Database persistence - DBaaS
Many Shopify applications have to store SKUs, store metadata, order details, images, video and other information for the Shopify App. You can choose one or multiple datastores such as MongoDB, Redis, MySQL, PostgreSQL and Minio, so you always have the right tool for the job. Your users want the Shopify app to be fast and handle requests quickly, therefore having a high performance database with low latency to your backend APIs is very important. In the same way as with services, addons can scale horizontally, with multiple read replicas, and vertically, by adding more compute. A common requirement for Shopify apps is image storage, usually with an S3 compatible API, MinIO would be a good option here. Northflank also offers staging databases and the ability to fork a database from a backup. Read more about addons in our documentation.
Environments and secrets
Securely inject your environment variables into your code and inherit values from addons. If you have a couple of services you can simply inherit the variables, for example a Shopify API key, Twitter key and other variables from a single source of truth. You are able to quickly link connection details from your databases into a secret group to make secure and fast connections between your code and database without manually copying connection details.
Zero downtime - Health checks
Health checks are set up to test the backend logic of your app by sending requests to containers in order to check their health. By conducting health checks you can ensure that requests are only sent to healthy containers, assist with rolling out new versions to prevent downtime and auto recover containers when they get in a broken state. Your users need the app to run 24/24 without downtime because when your Shopify app is down your customers could be losing money. More information on health checks here.
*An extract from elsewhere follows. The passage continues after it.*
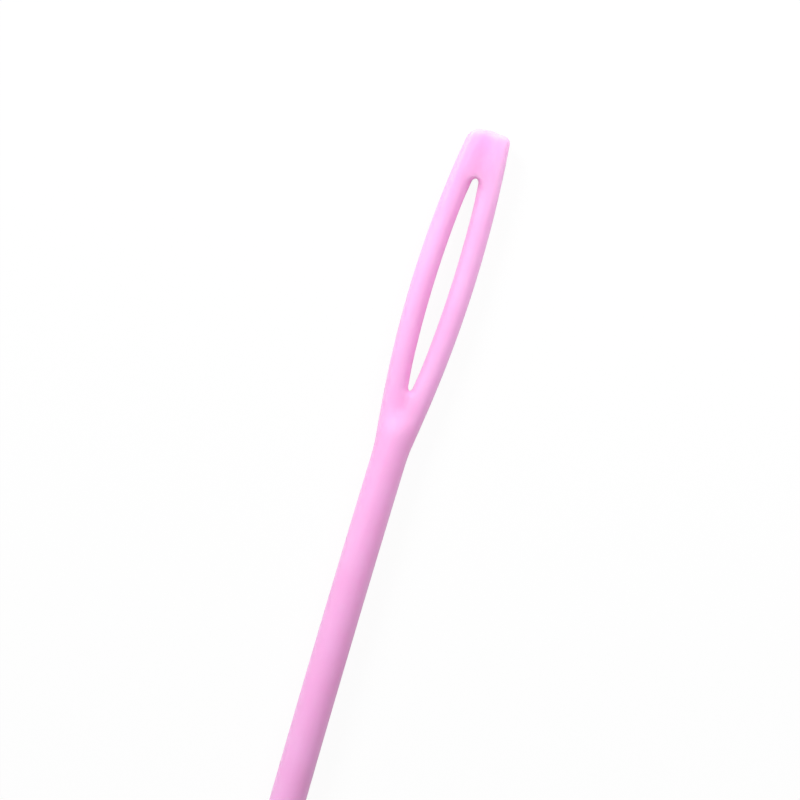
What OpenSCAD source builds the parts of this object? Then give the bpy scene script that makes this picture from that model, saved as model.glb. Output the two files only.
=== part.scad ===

Observability - Logs and metrics
At Northflank we provide access to logs and metrics from builds, services, addons and job runs to analyse builds to make sure the code is performant and operating without errors. Logs and metrics are invaluable in helping you and your developers pinpoint production issues enabling you to fix and deploy changes in rapid time. This page covers more details on logs.
Simplicity - Comprehensive UI, API and CLI
Shopify App creators are sometimes solo-founders or small teams, you want to spend your time growing your business and helping your customers. You have little time to spare and you want your app to be running through traffic spikes and for updates to hit production in rapid time. Northflank's web interface is fast, with real-time updates, and is accessible on mobile devices. Otherwise, you can also interact with Northflank through our CLI client, API, or native JavaScript client. Going from zero-to-hero will be a fast straightforward experience, and we will also be available to support your onboarding and migration.